En definitiva, en hostelería, al igual que en el resto de sectores -y al igual que en el resto de la vida-, hay un largo listado de infortunios que son fruto del azar. Acabemos este artículo con redención, porque en su desliz también hay ternura. Es el caso de Pelucas Soledad Cabello, en Madrid; Lápidas Casimiro Payá, en Alcoi o Extintores Palma Peña, de nuevo en la capital; por no hablar de la Federación Castellano Leonesa de Autobuses, la Fecalbus.

¿Cómo llamarías a tu restaurante?

Miquel Caimary, Master of Naming: «Tengo varias ideas que también recopilo bajo el hashtag #MastersOfIdeas. Por ejemplo, me gustaría un restaurante japonés en Zaragoza que se llamara Zaragyoza (sorry). O un bar para los más competidores denomaninado Pedal Of Honor. La cervecería Palacio del bebeer y el bar de croquetas Cocretamente».

El tipo que nunca cena en casa: «Suelo pasar mucho tiempo de cervezas desarrollando ideas locas para restaurantes.

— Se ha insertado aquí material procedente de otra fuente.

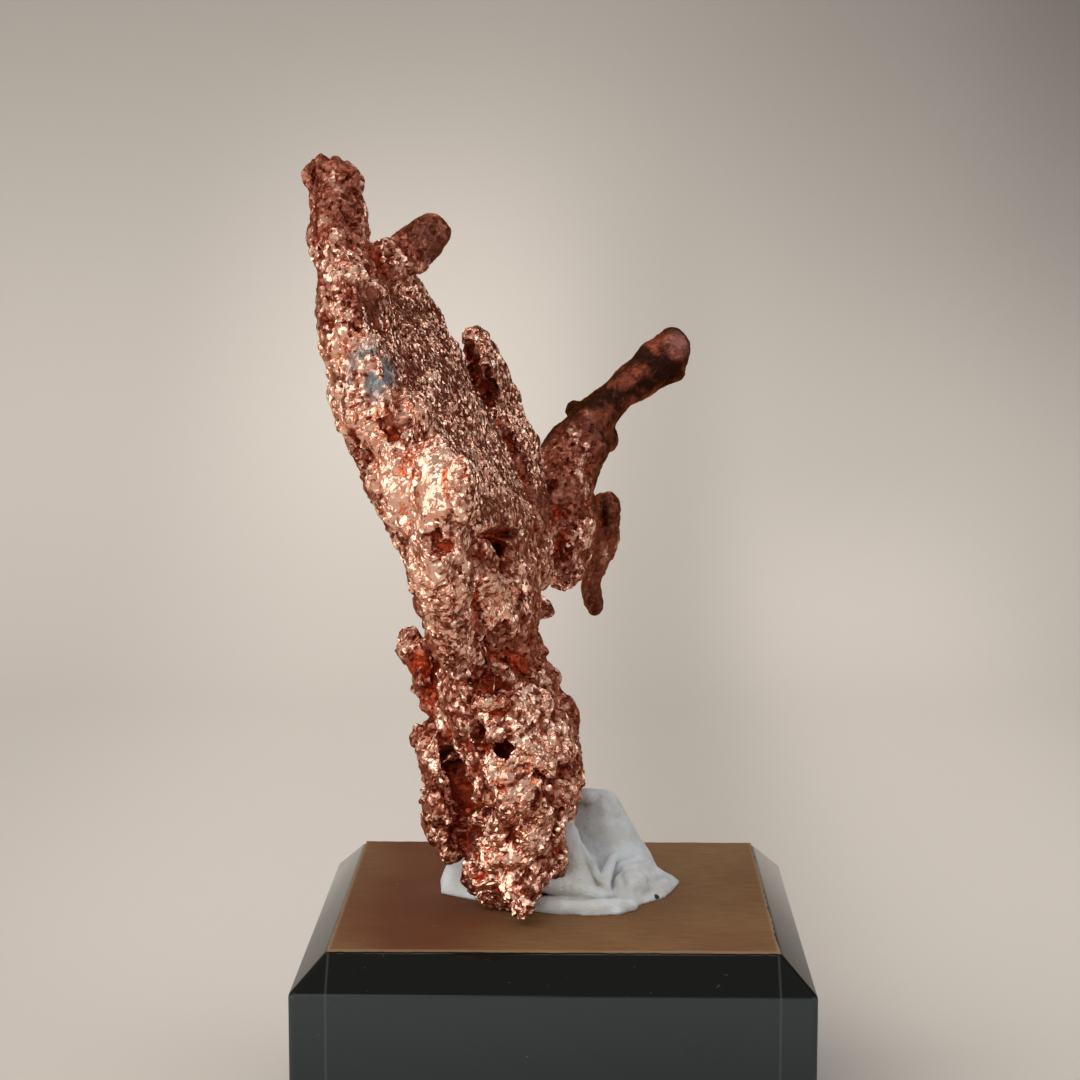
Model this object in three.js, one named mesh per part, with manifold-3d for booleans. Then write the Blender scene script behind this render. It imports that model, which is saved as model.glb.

Una vez, a un colega se le ocurrió montar un bar temático de morro, en plan el de Forrest Gump con las gambas, pero con todos los platos de morro. Empezamos a pensar en la música: en ese bar solo se puede escuchar a Morrisey, Enio Morricone, Alanis Morrisette, Las Chamorro y Jim Morrison. Sutil, pero perfecto. De nombre, se barajaba Tomorrowland o Morrokotudo. ¿No me digas que no mola?».

Fernando Beltrán, El nombre de las cosas: «En realidad, recuperaría el nombre del primer restaurante con el que trabajé en 2006. Fue el negocio de Sergio Volturo, miembro del Instituto Europeo del Diseño, que convirtió aquella casa en un centro de reunión para artistas y poetas. Manuel Estrada puso la imagen y mi aportación fue el título de Casa Prestada. Porque para mí, los bares siempre han sido una casa que te prestan un rato».